Mobility, guaranteed by a developed railroad network, and in distant and isolated TVDs by the world’s second largest inventory of military-transport aviation, should support the potential for Russia, if necessary, to “swing the pendulum” — effectively maneuvering forces between different TVDs, Kramnik writes.  The capacity provided by the civilian airlines and fleet can also add to this.

But besides men, Russia also lacks enough transport aircraft.  

Kramnik writes that while attention has gone to constructing and reconstructing airfields and finding personnel to service them, the VTA’s order-of-battle is in critical condition, especially in terms of light and medium transports.  The average age of the An-26 inventory is nearly 35 years; the An-12 more than 45 years.

Events of the last year in Ukraine ended what were already difficult talks with Kyiv about building the An-70 and restarting production of the An-124.  Meanwhile, much of the Antonov Design Bureau’s competence has degraded, according to CAST Deputy Director Konstantin Makiyenko.

So today, Kramnik says, Russia has at its disposal only one serial VTA aircraft — the modernized Il-76, developed 40 years ago with serious limits on the weight and dimensions of military equipment it can deliver.  It will be supplemented by the Il-112 (light) and Il-214 (medium) transports, and by a “future aviation system transport aviation” or PAK TA.

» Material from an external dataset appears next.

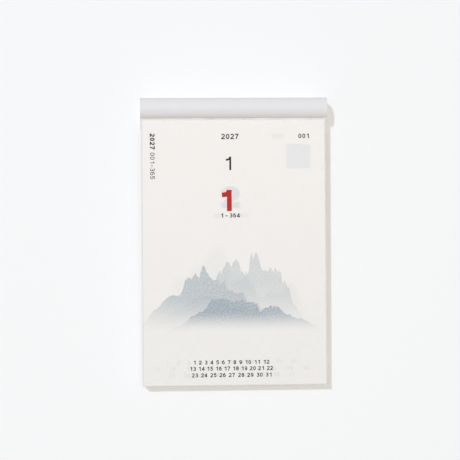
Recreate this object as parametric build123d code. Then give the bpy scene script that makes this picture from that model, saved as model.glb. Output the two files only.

The very same reported PAK TA that generated hysterical press here, then here, and here by promising to land an entire armored division of new Russian T-14 / Armata tanks overnight, anywhere in the world.  From an aircraft industry at pains to duplicate large but old designs like Antonov’s?  Obviously, a sudden outbreak of irrational Soviet-style giantism.

In the end, Kramnik concludes that VTA needs a high priority or Russia will have trouble moving combat capable groupings to the Arctic and Far East.  New aerial tankers are needed as well.